O acordo alcançado está expresso em uma troca de cartas entre o bispo e o governo. À carta do ministro foram acrescentadas, por ele, as seguintes palavras manuscritas: ''Com a autorização do Sr. Presidente Luiz Inácio Lula da Silva, celebro o entendimento com a comunidade na pessoa de dom Luiz Flávio Cappio, nos termos em que se somam as duas correspondências''.
São três os principais pontos do entendimento: 1) o governo assegurou que será prolongado o debate em torno da transposição, antes do início de obras, para o esclarecimento amplo das questões que ainda suscitem dúvidas e divergências; 2) o governo prometeu intensificar as obras de revitalização do rio e empenhar-se ao máximo para aprovação de emenda constitucional que garante um investimento anual de R$ 300 milhões, por 20 anos, para essas obras; e 3) o presidente Lula receberá dom Luiz para dialogar sobre o tema.
Por incrível que pareça, acumulam-se indícios de que o governo estaria flertando com a idéia de descumprir o acordo.
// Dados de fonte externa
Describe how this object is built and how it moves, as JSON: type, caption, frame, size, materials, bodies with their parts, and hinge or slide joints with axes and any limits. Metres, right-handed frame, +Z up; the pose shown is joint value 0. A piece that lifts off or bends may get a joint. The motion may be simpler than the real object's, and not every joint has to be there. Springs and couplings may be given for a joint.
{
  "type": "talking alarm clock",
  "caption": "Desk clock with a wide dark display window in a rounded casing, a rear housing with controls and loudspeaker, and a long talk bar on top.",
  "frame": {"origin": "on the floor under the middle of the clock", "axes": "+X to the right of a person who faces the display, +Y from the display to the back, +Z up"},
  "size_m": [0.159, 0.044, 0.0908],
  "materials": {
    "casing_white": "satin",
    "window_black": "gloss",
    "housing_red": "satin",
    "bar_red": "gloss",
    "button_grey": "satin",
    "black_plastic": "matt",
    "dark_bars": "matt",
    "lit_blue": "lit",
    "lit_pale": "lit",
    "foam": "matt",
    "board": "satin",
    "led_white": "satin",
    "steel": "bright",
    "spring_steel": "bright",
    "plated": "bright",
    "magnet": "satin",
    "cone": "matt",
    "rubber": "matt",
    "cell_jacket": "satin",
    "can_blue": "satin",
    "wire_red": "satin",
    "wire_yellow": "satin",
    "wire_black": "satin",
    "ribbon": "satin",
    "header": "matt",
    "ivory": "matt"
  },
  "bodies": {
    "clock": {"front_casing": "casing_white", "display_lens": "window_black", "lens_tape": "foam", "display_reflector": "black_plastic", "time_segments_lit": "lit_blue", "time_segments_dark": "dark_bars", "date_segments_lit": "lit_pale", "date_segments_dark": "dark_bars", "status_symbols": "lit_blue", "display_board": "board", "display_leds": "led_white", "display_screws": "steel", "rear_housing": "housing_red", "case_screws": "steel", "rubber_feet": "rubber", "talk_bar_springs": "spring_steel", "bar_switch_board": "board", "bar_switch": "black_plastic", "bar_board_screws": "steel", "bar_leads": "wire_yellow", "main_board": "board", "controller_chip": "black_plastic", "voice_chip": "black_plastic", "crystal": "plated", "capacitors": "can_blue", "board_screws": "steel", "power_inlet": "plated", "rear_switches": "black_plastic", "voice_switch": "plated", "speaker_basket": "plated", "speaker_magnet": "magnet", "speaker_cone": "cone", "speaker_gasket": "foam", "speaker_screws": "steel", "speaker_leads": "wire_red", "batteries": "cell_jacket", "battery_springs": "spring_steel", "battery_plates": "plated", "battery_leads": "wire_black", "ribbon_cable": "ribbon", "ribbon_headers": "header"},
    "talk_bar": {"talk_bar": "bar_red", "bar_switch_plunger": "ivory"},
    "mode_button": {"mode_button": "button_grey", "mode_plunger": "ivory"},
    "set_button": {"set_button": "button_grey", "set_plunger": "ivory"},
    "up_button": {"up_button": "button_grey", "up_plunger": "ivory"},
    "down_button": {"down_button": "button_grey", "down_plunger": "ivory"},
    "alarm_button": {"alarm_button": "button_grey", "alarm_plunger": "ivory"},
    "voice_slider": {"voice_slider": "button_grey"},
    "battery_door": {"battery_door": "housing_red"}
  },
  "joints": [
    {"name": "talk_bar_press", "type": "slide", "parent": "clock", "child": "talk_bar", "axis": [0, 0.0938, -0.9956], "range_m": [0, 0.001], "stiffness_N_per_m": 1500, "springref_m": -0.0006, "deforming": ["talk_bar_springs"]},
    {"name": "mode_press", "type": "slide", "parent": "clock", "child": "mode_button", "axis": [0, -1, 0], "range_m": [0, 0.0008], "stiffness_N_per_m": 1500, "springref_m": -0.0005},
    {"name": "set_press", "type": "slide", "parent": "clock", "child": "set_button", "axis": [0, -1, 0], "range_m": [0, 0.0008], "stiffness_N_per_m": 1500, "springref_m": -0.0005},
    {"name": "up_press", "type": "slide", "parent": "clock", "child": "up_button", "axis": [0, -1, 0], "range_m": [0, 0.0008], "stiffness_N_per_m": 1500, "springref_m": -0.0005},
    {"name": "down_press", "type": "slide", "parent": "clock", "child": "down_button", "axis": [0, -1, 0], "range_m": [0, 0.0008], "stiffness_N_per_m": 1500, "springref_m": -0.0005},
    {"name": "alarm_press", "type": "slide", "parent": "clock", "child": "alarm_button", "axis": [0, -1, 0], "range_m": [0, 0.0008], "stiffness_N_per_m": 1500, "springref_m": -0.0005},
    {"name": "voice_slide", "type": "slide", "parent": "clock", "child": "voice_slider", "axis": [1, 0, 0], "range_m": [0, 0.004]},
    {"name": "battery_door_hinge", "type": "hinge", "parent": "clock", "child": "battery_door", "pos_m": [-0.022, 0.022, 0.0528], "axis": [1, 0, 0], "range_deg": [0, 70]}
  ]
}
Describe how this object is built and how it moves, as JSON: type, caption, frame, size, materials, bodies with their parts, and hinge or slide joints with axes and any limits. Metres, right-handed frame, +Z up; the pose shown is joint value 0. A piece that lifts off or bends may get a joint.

Noticiou-se que alguns proprietários de terras desapropriadas para a transposição já estão recebendo indenizações. O Exército continua abrindo trincheiras para os canais pelos quais passaria a água retirada do São Francisco. O encontro de dom Luiz com o presidente Lula vem sendo adiado ''por problemas de agenda''. E ministros do governo, inclusive o próprio Jacques Wagner, mas sobretudo Ciro Gomes, principal responsável pelo projeto de transposição e seu maior defensor, vêm dando entrevistas que sugerem a intenção de passar por cima do acordo. Ciro Gomes chegou a dizer que, removidos os impedimentos legais que ainda subsistem, as obras do projeto serão iniciadas ''imediatamente''.
Em artigo publicado na Folha de S.Paulo, dom Luiz alertou: ''Voltarei ao jejum, com mais determinação ainda, se o acordo firmado, em confiança, com o governo, não for cumprido''. E acrescentou: ''Sei que não estarei sozinho''.
Não estará sozinho. O povo brasileiro compreendeu a importância do seu gesto e está com ele. Vou mais longe: se o governo fizer o que declarou Ciro Gomes e começar as obras a curto prazo, estará correndo o risco de provocar uma verdadeira tragédia, uma comoção que ecoará por todo o país e até no exterior.